La
obsesión por transmitir nuestra vida en directo ha alcanzado también a los medios
de comunicación, que han olvidado su papel crucial para formar a la opinión
pública, pues ya sustituyen abiertamente información por sensacionalismo. Así,
no ha habido cabecera o informativo que no haya reproducido esta semana la
muerte de una joven rusa de 23 años, que emitía en Facebook Live (¿o death?)
mientras conducía un coche. “¡Hola! ¿Cómo están todos, adónde viajan?”, dice la
chica justo antes de estrellarse contra un autobús.

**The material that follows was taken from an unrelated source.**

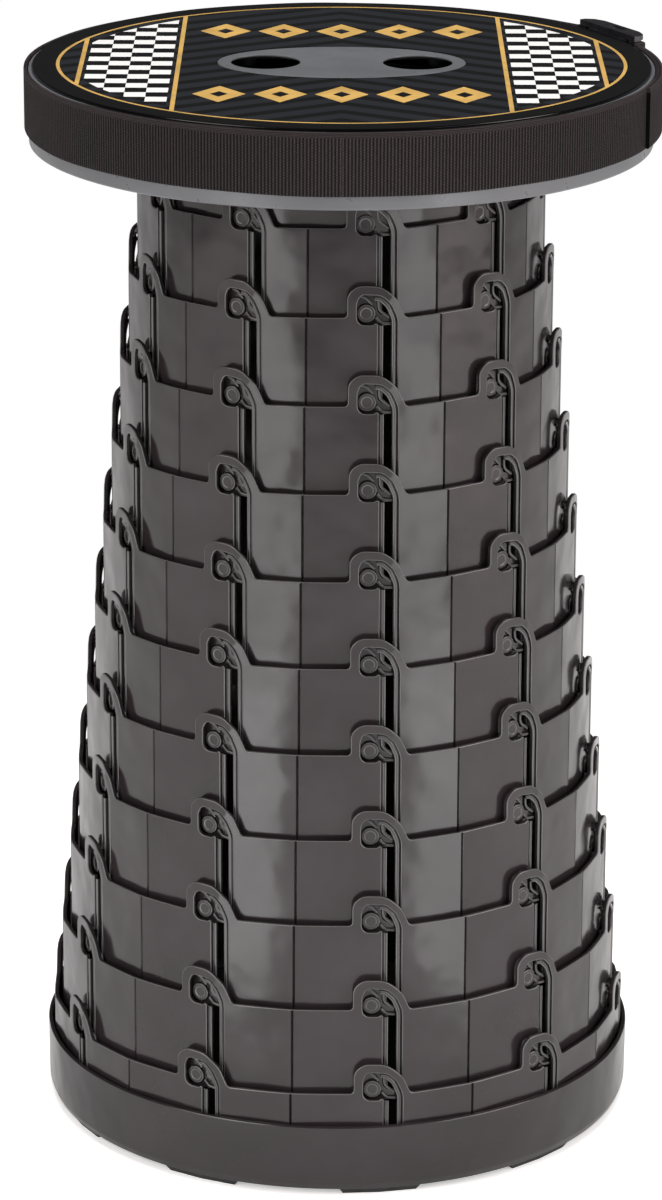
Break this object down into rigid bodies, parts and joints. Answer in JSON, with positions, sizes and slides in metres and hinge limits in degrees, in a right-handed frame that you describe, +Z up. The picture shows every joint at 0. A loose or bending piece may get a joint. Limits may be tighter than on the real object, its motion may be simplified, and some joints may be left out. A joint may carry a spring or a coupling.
{
  "type": "telescopic stool",
  "caption": "Round folding stool whose nested rings slide up out of a base tray and catch on hooks, with a printed seat disc, two finger holes and a carry strap with a buckle",
  "frame": {"origin": "on the floor at the middle of the foot pads", "axes": "+Z up along the stool's axis, -Y towards the pictured front, X along the grip plate's long side"},
  "size_m": [0.256, 0.256, 0.4447],
  "materials": {
    "ring_plastic": "satin dark grey moulded plastic",
    "base_plastic": "satin dark grey moulded plastic",
    "pad_rubber": "matt dark grey",
    "pan_plastic": "grey moulded plastic, slightly glossy",
    "cover_print": "glossy black printed sheet with a plain geometric pattern",
    "screw_steel": "plain zinc-plated steel",
    "webbing": "ribbed brownish-black woven webbing",
    "buckle_plastic": "dark grey moulded plastic"
  },
  "bodies": {
    "base": {"base_tray": "base_plastic", "foot_pads": "pad_rubber", "ring_11": "ring_plastic"},
    "stage_10": {"ring_10": "ring_plastic"},
    "stage_09": {"ring_09": "ring_plastic"},
    "stage_08": {"ring_08": "ring_plastic"},
    "stage_07": {"ring_07": "ring_plastic"},
    "stage_06": {"ring_06": "ring_plastic"},
    "stage_05": {"ring_05": "ring_plastic"},
    "stage_04": {"ring_04": "ring_plastic"},
    "stage_03": {"ring_03": "ring_plastic"},
    "stage_02": {"ring_02": "ring_plastic"},
    "stage_01": {"ring_01": "ring_plastic"},
    "seat": {"seat_pan": "pan_plastic", "seat_cover": "cover_print", "hub_ring": "ring_plastic", "seat_screws": "screw_steel", "strap": "webbing", "buckle_socket": "buckle_plastic", "buckle_plug": "buckle_plastic"}
  },
  "joints": [
    {"name": "ring_10_slide", "type": "slide", "parent": "base", "child": "stage_10", "axis": [0, 0, 1], "range_m": [-0.0347, 0]},
    {"name": "ring_09_slide", "type": "slide", "parent": "stage_10", "child": "stage_09", "axis": [0, 0, 1], "range_m": [-0.035, 0]},
    {"name": "ring_08_slide", "type": "slide", "parent": "stage_09", "child": "stage_08", "axis": [0, 0, 1], "range_m": [-0.035, 0]},
    {"name": "ring_07_slide", "type": "slide", "parent": "stage_08", "child": "stage_07", "axis": [0, 0, 1], "range_m": [-0.035, 0]},
    {"name": "ring_06_slide", "type": "slide", "parent": "stage_07", "child": "stage_06", "axis": [0, 0, 1], "range_m": [-0.035, 0]},
    {"name": "ring_05_slide", "type": "slide", "parent": "stage_06", "child": "stage_05", "axis": [0, 0, 1], "range_m": [-0.035, 0]},
    {"name": "ring_04_slide", "type": "slide", "parent": "stage_05", "child": "stage_04", "axis": [0, 0, 1], "range_m": [-0.035, 0]},
    {"name": "ring_03_slide", "type": "slide", "parent": "stage_04", "child": "stage_03", "axis": [0, 0, 1], "range_m": [-0.035, 0]},
    {"name": "ring_02_slide", "type": "slide", "parent": "stage_03", "child": "stage_02", "axis": [0, 0, 1], "range_m": [-0.035, 0]},
    {"name": "ring_01_slide", "type": "slide", "parent": "stage_02", "child": "stage_01", "axis": [0, 0, 1], "range_m": [-0.035, 0]},
    {"name": "seat_slide", "type": "slide", "parent": "stage_01", "child": "seat", "axis": [0, 0, 1], "range_m": [-0.028, 0]}
  ]
}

Pues mira, aquí estamos,
asistiendo a tu muerte, porque la sociedad carece ya de cualquier tipo de
escrúpulo. ¿Por qué será? “Las pantallas se multiplicaban y a la vez se fundían
en una única pantalla escindida y continua, muchas pantallas y una pantalla
única, de cine, de televisor, de monitor de ordenador, de teléfono móvil en sus
diversas manifestaciones”, escribe Justo Navarro en “El videojugador”
(Anagrama, 2017), un ensayo que debería ser una lectura obligatoria. Porque al
mismo tiempo que las humanidades desaparecen de los planes de estudio, vamos siendo
educados por las máquinas, diseñadas para para fundir “en una única
temporalidad trabajo y no-trabajo”. Nuestra libertad es hoy una ficción, pues
si no transformamos nuestra vida en imágenes al parecer sólo tenemos una
existencia ilusoria. Pero ¿cuántas personas habrán muerto en accidentes por
inmortalizar ese momento en un selfi o una grabación? El entretenimiento es una
paradoja: “La interactividad tal como hoy se entiende cuando se habla de
videojuegos consiste en que el jugador obedece órdenes que la máquina renovará
en caso de que las anteriores sean obedecidas. Si no son obedecidas las órdenes
dadas, la máquina sanciona o despide al jugador”, escribe Justo Navarro. Y el
autor analiza la influencia de los videojuegos en nuestra forma de pensar y la
evolución de la industria del entretenimiento desde la primera mitad del siglo
XX hasta nuestros días, su tremenda proyección en todos los ámbitos, desde la
política o la industria armamentística hasta la publicidad –el gran demiurgo- y
la cultura. Y subyace una idea inquietante: que quizá no seamos nosotros
quienes controlemos la pantalla. “Un ordenador no sólo es un buen funcionario:
puede convertir en funcionarios a sus usuarios”, concluye Justo Navarro en “El
videojugador”. Y haría usted bien en aferrarse a las páginas de este libro, o
al menos a las de este periódico. Porque, en caso contrario, podría ser usted
absorbido por la irrealidad. ¡Y por Atari! ¡No corra usted a hacerse un selfi
para comprobarlo! Pondría su vida en riesgo.